> **OBJECTIVE**: Locate all lines with the word "collection" and copy them out.

Entries with model source code
[start]

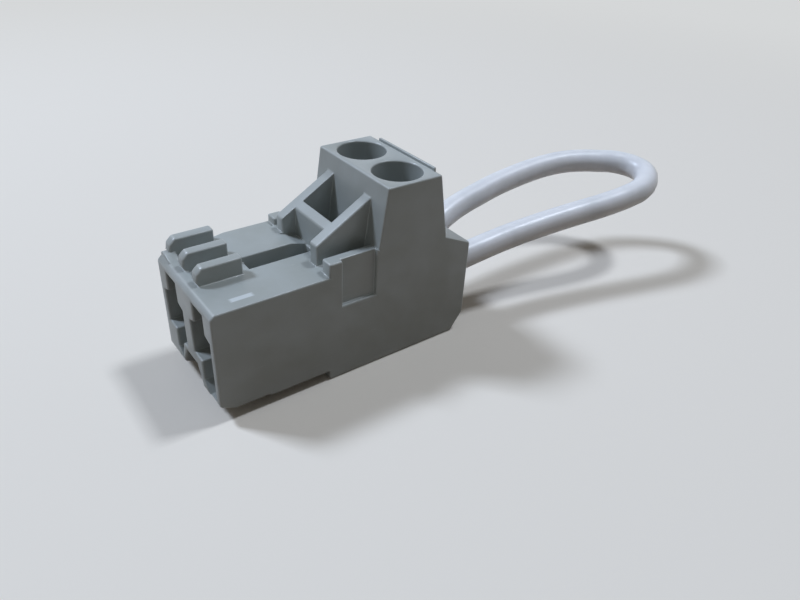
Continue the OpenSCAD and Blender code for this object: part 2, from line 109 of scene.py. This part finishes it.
def makeCamera(look):
    heading, tilt, roll = (math.radians(look[k]) for k in ("heading", "downTilt", "roll"))
    forward = Vector((
        math.cos(tilt) * math.sin(heading), math.cos(tilt) * math.cos(heading), -math.sin(tilt)
    ))
    right = Vector((math.cos(heading), -math.sin(heading), 0))
    up = right.cross(forward)
    turnedRight = math.cos(roll) * right + math.sin(roll) * up
    turnedUp = math.cos(roll) * up - math.sin(roll) * right
    camera = bpy.data.objects.new("camera", bpy.data.cameras.new("camera"))
    bpy.context.scene.collection.objects.link(camera)
    axes = Matrix((turnedRight, turnedUp, -forward)).transposed()
    camera.matrix_world = Matrix.Translation(Vector(look["placeMm"]) * mm) @ axes.to_4x4()
    camera.data.sensor_fit = "HORIZONTAL"
    camera.data.sensor_width = look["sensor"]
    camera.data.lens = look["lens"]
    camera.data.clip_start = 1 * mm
    camera.data.clip_end = 10
    bpy.context.scene.camera = camera


jumperLook = {
    "diameterMm": 2.45,
    "exitMm": (12, -2.54, 5.8),
    "routeMm": [
        (8.55, -2.54, 5.75), (12, -2.54, 5.8), (14.5, -2.6, 6.05), (16.5, -2.7, 6.3), (18.5, -2.9, 6.6),
        (22.4, -3.5, 7.15), (26.4, -4.3, 7.7), (30.5, -5.15, 8.2), (33.4, -5.55, 8.6), (35.8, -5.4, 8.85),
        (37.55, -4.6, 9.1), (38.6, -3.45, 9.3), (38.8, -2.2, 9.4), (38.5, -0.95, 9.45), (37.75, 0.15, 9.5),
        (36.55, 1.35, 9.4), (35.1, 2.4, 9.35), (33.3, 3.4, 9.2), (31.2, 4, 9), (28.8, 4.3, 8.75),
        (26.2, 4.4, 8.45), (23.8, 4.35, 8.15), (21.4, 4.15, 7.8), (19, 3.9, 7.45), (16.8, 3.5, 7.05),
        (14.4, 2.9, 6.4), (12, 2.54, 5.8), (8.55, 2.54, 5.75),
    ],
    "stepsBetweenPoints": 6,
    "roundness": 7,  # extra points in each half of the tube's section
    "weldMm": 0.001,  # closes the end caps
}


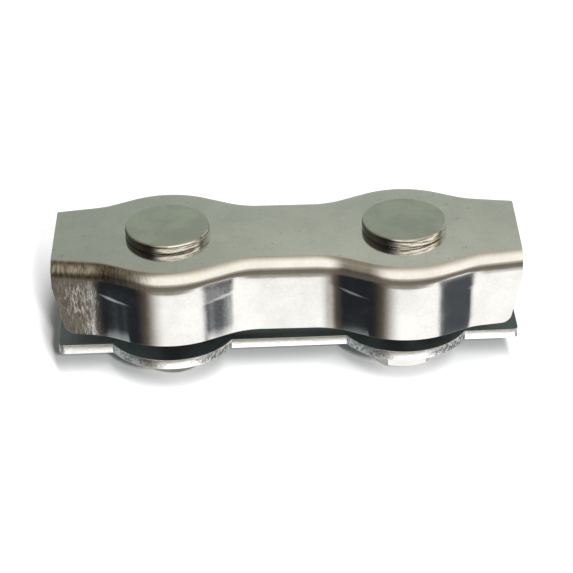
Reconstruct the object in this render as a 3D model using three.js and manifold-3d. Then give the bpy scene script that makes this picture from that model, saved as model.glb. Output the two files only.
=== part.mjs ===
// Two-bolt wire rope clip. A wavy pressed channel and a flat clamp plate close round two ropes that lie side
// by side along X. Two square-neck bolts hang from the channel's roof, and a hexagon nut on each one lifts the
// plate. Millimetres, +Z up: the bolts' ends stand on Z = 0 and the middle of the clip is on the Z axis.
import * as THREE from "three";
import { mergeVertices } from "three/addons/utils/BufferGeometryUtils.js";
import Module from "manifold-3d";

// Sheet-metal channel
const channelLength = 54.8;
const boltPitch = 27.96;
const bulgeHalfWidth = 10.4;
const waistHalfWidth = 7.18;
const endHalfWidth = 6.84;
const channelHeight = 9.2;
const channelSheet = 1.3;
const bendRadius = 1.75; // outside radius where the roof turns down into a flange
const bulgeRadius = 10.2; // outside radius of the wave round a bolt, seen from above
const hollowRadius = 8.0; // outside radius where a wave runs out into the straight
const flankAngle = THREE.MathUtils.degToRad(25.6);
const flankShare = 0.9; // the most of a flank's length that its outer hollow may take up
const endTaperAngle = THREE.MathUtils.degToRad(9);
const flangeCutBack = 1.3; // how much shorter the flange is at its free edge than the roof
const flangeCutDepth = 6.2; // height of the slanting stretch of a flange's end
const flangeCornerRadius = 1.2;

// Clamp plate
const plateLength = 55.0;
const plateSheet = 1.3;
const barHalfWidth = 4.6;
const padHalfWidth = 8.6;
const padRadius = 8.2;
const plateCornerRadius = 0.7;
const plateDrop = 3.0; // open height between the flanges' free edges and the plate, with the nuts run down
const plateYaw = THREE.MathUtils.degToRad(1.17); // the plate hangs loose and sits a little turned
const plateHoleClearance = 0.4; // all round, between the plate's hole and the bolt's thread

// Bolts
const threadDiameter = 5.0;
const threadInset = 0.2; // the plain shank that stands in for the thread is this much smaller all round
const neckSide = threadDiameter;
const neckLength = 3.0;
const neckClearance = 0.1; // on each side of the neck in the channel's square hole
const headDiameter = 10.0;
const headHeight = 1.2;
const headEdgeRadius = 0.25;
const boltEndLength = 0.7; // what stands out below the nut
const boltEndChamfer = 0.5;

// Nuts
const nutAcrossFlats = 8.0;
const nutHeight = 3.75;
const nutChamferAngle = THREE.MathUtils.degToRad(30);
const nutTurnLeft = THREE.MathUtils.degToRad(-81.3);
const nutTurnRight = THREE.MathUtils.degToRad(-55.6);
const nutBoreDiameter = threadDiameter; // plain stand-in for the thread

// Finish of the round shapes
const arcSteps = 8;
const roundSteps = 36;
const edgeSteps = 4;

// Heights and places worked out from the sizes above
const nutBottom = boltEndLength;
const plateBottom = nutBottom + nutHeight;
const plateTop = plateBottom + plateSheet;
const flangeEdge = plateTop + plateDrop;
const roofTop = flangeEdge + channelHeight;
const roofUnderside = roofTop - channelSheet;
const boltX = boltPitch / 2;
const overcut = 2; // how far a cutting shape runs past the piece that it cuts

const wasm = await Module();
wasm.setup();

function solidOf(geometry) {
  const bare = geometry.clone();
  bare.deleteAttribute("normal");
  bare.deleteAttribute("uv");
  const merged = mergeVertices(bare, 1e-4);
  return new wasm.Manifold(new wasm.Mesh({
    numProp: 3,
    vertProperties: new Float32Array(merged.attributes.position.array),
    triVerts: new Uint32Array(merged.index.array),
  }));
}

function meshOf(name, solid, material) {
  const cut = solid.getMesh();
  const geometry = new THREE.BufferGeometry();
  geometry.setAttribute("position", new THREE.BufferAttribute(new Float32Array(cut.vertProperties), 3));
  geometry.setIndex(new THREE.BufferAttribute(new Uint32Array(cut.triVerts), 1));
  geometry.computeVertexNormals();
  const mesh = new THREE.Mesh(geometry, material);
  mesh.name = name;
  return mesh;
}

function steel(color, roughness) {
  return new THREE.MeshStandardMaterial({ color, roughness, metalness: 1 });
}

// A bar of the given outline in XY, standing on bottomZ.
function prism(shape, bottomZ, height) {
  return new THREE.ExtrudeGeometry(shape, { depth: height, bevelEnabled: false, curveSegments: arcSteps })
    .translate(0, 0, bottomZ);
}

function block(sizeX, sizeY, sizeZ, x, y, z) {
  return solidOf(new THREE.BoxGeometry(sizeX, sizeY, sizeZ).translate(x, y, z));
}

function turned(profile) {
  const points = profile.map(([radius, z]) => new THREE.Vector2(radius, z));
  return new THREE.LatheGeometry(points, roundSteps).rotateX(Math.PI / 2);
}

// Points on a round stretch: centre + reach * (sin, cos) as the angle from +Y runs from start to end.
function arcPoints(centre, reach, start, end) {
  const points = [];
  for (let step = 0; step <= arcSteps; step += 1) {
    const angle = start + (end - start) * step / arcSteps;
    points.push(new THREE.Vector2(centre.x + reach * Math.sin(angle), centre.y + reach * Math.cos(angle)));
  }
  return points;
}

// One quarter of the channel's outline, from the middle of the waist to past the end, moved inwards by inset.
function quarterOutline(inset) {
  const bulge = new THREE.Vector2(boltX, bulgeHalfWidth - bulgeRadius);
  const reach = bulgeRadius + hollowRadius;
  const flankRise = Math.sin(flankAngle);
  const flankRun = Math.cos(flankAngle);
  const inner = new THREE.Vector2(0, waistHalfWidth + hollowRadius);
  inner.x = bulge.x - (reach - flankRun * (inner.y - bulge.y)) / flankRise;
  const taperRise = Math.sin(endTaperAngle);
  const taperRun = Math.cos(endTaperAngle);
  const determinant = taperRise * flankRun - taperRun * flankRise;
  // Where the lines at this distance outside the flank and the tapered end meet.
  const meeting = (distance) => {
    const taperLine = taperRise * channelLength / 2 + taperRun * endHalfWidth + distance;
    const flankLine = flankRise * bulge.x + flankRun * bulge.y + bulgeRadius + distance;
    return new THREE.Vector2(
      (taperLine * flankRun - taperRun * flankLine) / determinant,
      (taperRise * flankLine - taperLine * flankRise) / determinant,
    );
  };
  const flankTop = new THREE.Vector2(flankRise, flankRun).multiplyScalar(bulgeRadius).add(bulge);
  const flankRoom = meeting(0).distanceTo(flankTop);
  const outerRadius = Math.min(hollowRadius, flankShare * flankRoom / Math.tan((flankAngle - endTaperAngle) / 2));
  const outer = meeting(outerRadius);
  const endX = channelLength / 2 + overcut;
  const endY = endHalfWidth - overcut * Math.tan(endTaperAngle) - inset / taperRun;
  return [
    ...arcPoints(inner, -(hollowRadius + inset), 0, -flankAngle),
    ...arcPoints(bulge, bulgeRadius - inset, -flankAngle, flankAngle),
    ...arcPoints(outer, -(outerRadius + inset), flankAngle, endTaperAngle),
    new THREE.Vector2(endX, endY),
  ];
}

function waveOutline(inset) {
  const quarter = quarterOutline(inset);
  const backwards = [...quarter].reverse();
  return new THREE.Shape([
    ...quarter,
    ...backwards.map((point) => new THREE.Vector2(point.x, -point.y)),
    ...quarter.map((point) => new THREE.Vector2(-point.x, -point.y)),
    ...backwards.map((point) => new THREE.Vector2(-point.x, point.y)),
  ]);
}

// A block with the channel's wavy outline whose top edge is rounded, reaching down past the flanges' edges.
function waveBlock(inset, topZ, edgeRadius) {
  const bottomZ = flangeEdge - overcut - edgeRadius;
  return new THREE.ExtrudeGeometry(waveOutline(inset), {
    depth: topZ - bottomZ - edgeRadius,
    bevelThickness: edgeRadius,
    bevelSize: edgeRadius,
    bevelOffset: -edgeRadius,
    bevelSegments: edgeSteps,
  }).translate(0, 0, bottomZ);
}

// The room beyond a flange's slanting end and rounded lower corner, as an XZ outline for the end at +X.
function flangeEndCut(side) {
  const endX = channelLength / 2;
  const slantTop = flangeEdge + flangeCutDepth;
  const lowerX = endX - flangeCutBack;
  const cut = new THREE.Shape();
  cut.moveTo(endX + overcut, slantTop);
  cut.lineTo(endX, slantTop);
  cut.lineTo(lowerX, flangeEdge + flangeCornerRadius);
  cut.absarc(lowerX - flangeCornerRadius, flangeEdge + flangeCornerRadius, flangeCornerRadius, 0,
    -Math.PI / 2, true);
  cut.lineTo(lowerX - flangeCornerRadius, flangeEdge - overcut);
  cut.lineTo(endX + overcut, flangeEdge - overcut);
  const depth = 2 * (bulgeHalfWidth + overcut);
  const geometry = new THREE.ExtrudeGeometry(cut, { depth, bevelEnabled: false, curveSegments: arcSteps })
    .rotateX(Math.PI / 2)
    .translate(0, depth / 2, 0);
  return solidOf(side > 0 ? geometry : geometry.rotateZ(Math.PI));
}

function makeChannel() {
  const outside = solidOf(waveBlock(0, roofTop, bendRadius));
  const inside = solidOf(waveBlock(channelSheet, roofUnderside, bendRadius - channelSheet));
  const trimHeight = channelHeight + overcut;
  const trim = block(channelLength, 2 * (bulgeHalfWidth + overcut), trimHeight, 0, 0,
    flangeEdge + trimHeight / 2);
  const holeSide = neckSide + 2 * neckClearance;
  let channel = outside.subtract(inside).intersect(trim);
  for (const side of [-1, 1]) {
    channel = channel.subtract(flangeEndCut(side));
    channel = channel.subtract(block(holeSide, holeSide, channelSheet + 2 * overcut, side * boltX, 0,
      roofUnderside + channelSheet / 2));
  }
  return channel;
}

function makePlate() {
  const thread = threadDiameter / 2;
  const cornerX = plateLength / 2 - plateCornerRadius;
  const cornerY = barHalfWidth - plateCornerRadius;
  const bar = new THREE.Shape();
  bar.absarc(cornerX, cornerY, plateCornerRadius, 0, Math.PI / 2, false);
  bar.absarc(-cornerX, cornerY, plateCornerRadius, Math.PI / 2, Math.PI, false);
  bar.absarc(-cornerX, -cornerY, plateCornerRadius, Math.PI, 1.5 * Math.PI, false);
  bar.absarc(cornerX, -cornerY, plateCornerRadius, 1.5 * Math.PI, 2 * Math.PI, false);
  let plate = solidOf(prism(bar, plateBottom, plateSheet));
  for (const side of [-1, 1]) {
    for (const edge of [-1, 1]) {
      const pad = new THREE.CylinderGeometry(padRadius, padRadius, plateSheet, roundSteps * 2)
        .rotateX(Math.PI / 2)
        .translate(side * boltX, edge * (padHalfWidth - padRadius), plateBottom + plateSheet / 2);
      plate = plate.add(solidOf(pad));
    }
  }
  for (const side of [-1, 1]) {
    const hole = new THREE.CylinderGeometry(thread + plateHoleClearance, thread + plateHoleClearance,
      plateSheet + 2 * overcut, roundSteps)
      .rotateX(Math.PI / 2)
      .translate(side * boltX, 0, plateBottom + plateSheet / 2);
    plate = plate.subtract(solidOf(hole));
  }
  return plate;
}

function makeBolt() {
  const headRadius = headDiameter / 2;
  const headTop = roofTop + headHeight;
  const shankRadius = threadDiameter / 2 - threadInset;
  const edge = arcPoints(new THREE.Vector2(headRadius - headEdgeRadius, headTop - headEdgeRadius),
    headEdgeRadius, Math.PI / 2, 0);
  const round = turned([
    [0, 0],
    [shankRadius - boltEndChamfer, 0],
    [shankRadius, boltEndChamfer],
    [shankRadius, roofTop],
    [headRadius, roofTop],
    ...edge.map((point) => [point.x, point.y]),
    [0, headTop],
  ]);
  const neck = block(neckSide, neckSide, neckLength + headHeight / 2, 0, 0,
    roofTop - neckLength + (neckLength + headHeight / 2) / 2);
  return solidOf(round).add(neck);
}

function makeNut() {
  const flatRadius = nutAcrossFlats / 2;
  const cornerRadius = flatRadius / Math.cos(Math.PI / 6);
  const chamferHeight = (cornerRadius - flatRadius) * Math.tan(nutChamferAngle);
  const hexagon = new THREE.CylinderGeometry(cornerRadius, cornerRadius, nutHeight, 6)
    .rotateX(Math.PI / 2)
    .rotateZ(Math.PI / 2)
    .translate(0, 0, nutHeight / 2);
  const chamfers = turned([
    [0, 0],
    [flatRadius, 0],
    [cornerRadius, chamferHeight],
    [cornerRadius, nutHeight - chamferHeight],
    [flatRadius, nutHeight],
    [0, nutHeight],
  ]).scale(1.001, 1.001, 1);
  const bore = new THREE.CylinderGeometry(nutBoreDiameter / 2, nutBoreDiameter / 2,
    nutHeight + 2 * overcut, roundSteps)
    .rotateX(Math.PI / 2)
    .translate(0, 0, nutHeight / 2);
  return solidOf(hexagon).intersect(solidOf(chamfers)).subtract(solidOf(bore));
}

const clip = new THREE.Group();
clip.add(meshOf("channel", makeChannel(), steel(0xb4b6ae, 0.22)));

const plate = meshOf("clamp_plate", makePlate(), steel(0xc2c2bd, 0.3));
plate.rotation.z = plateYaw;
clip.add(plate);

for (const [side, hand, nutTurn] of [[-1, "left", nutTurnLeft], [1, "right", nutTurnRight]]) {
  const bolt = meshOf(`bolt_${hand}`, makeBolt(), steel(0xa9ada4, 0.28));
  bolt.position.x = side * boltX;
  clip.add(bolt);
  const nut = meshOf(`nut_${hand}`, makeNut(), steel(0xbfc0bc, 0.25));
  nut.position.set(side * boltX, 0, nutBottom);
  nut.rotation.z = nutTurn;
  clip.add(nut);
}

export default clip;
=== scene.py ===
import math

from types import SimpleNamespace

import bpy
from mathutils import Matrix, Vector


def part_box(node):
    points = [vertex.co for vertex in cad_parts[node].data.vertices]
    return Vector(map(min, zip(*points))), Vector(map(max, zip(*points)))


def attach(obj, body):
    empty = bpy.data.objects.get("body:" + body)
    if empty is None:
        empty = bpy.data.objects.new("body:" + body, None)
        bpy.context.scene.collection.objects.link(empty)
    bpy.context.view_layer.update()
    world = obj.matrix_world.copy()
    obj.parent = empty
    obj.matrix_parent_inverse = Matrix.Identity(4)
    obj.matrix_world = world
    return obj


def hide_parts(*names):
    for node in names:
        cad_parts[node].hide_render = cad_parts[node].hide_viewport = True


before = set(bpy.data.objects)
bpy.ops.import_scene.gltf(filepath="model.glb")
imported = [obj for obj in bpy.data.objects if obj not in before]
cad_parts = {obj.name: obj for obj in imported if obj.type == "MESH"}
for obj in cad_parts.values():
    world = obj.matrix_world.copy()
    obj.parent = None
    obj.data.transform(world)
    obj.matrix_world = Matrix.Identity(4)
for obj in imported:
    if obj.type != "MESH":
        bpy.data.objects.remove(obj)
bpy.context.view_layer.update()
bpy.ops.object.select_all(action="DESELECT")

# ---------------------------------------------------------------- Setting
# The clip stands on a white table and is seen from the front and a little above, through a long lens that
# leans slightly to one side.
camera_data = bpy.data.cameras.new("camera")
camera_data.lens = 132.4
camera_data.sensor_width = 36.0
camera_data.clip_start = 0.005
camera = bpy.data.objects.new("camera", camera_data)
bpy.context.scene.collection.objects.link(camera)
bpy.context.scene.camera = camera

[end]

> **OUTPUT BELOW**:
    bpy.context.scene.collection.objects.link(camera)
        bpy.context.scene.collection.objects.link(empty)
bpy.context.scene.collection.objects.link(camera)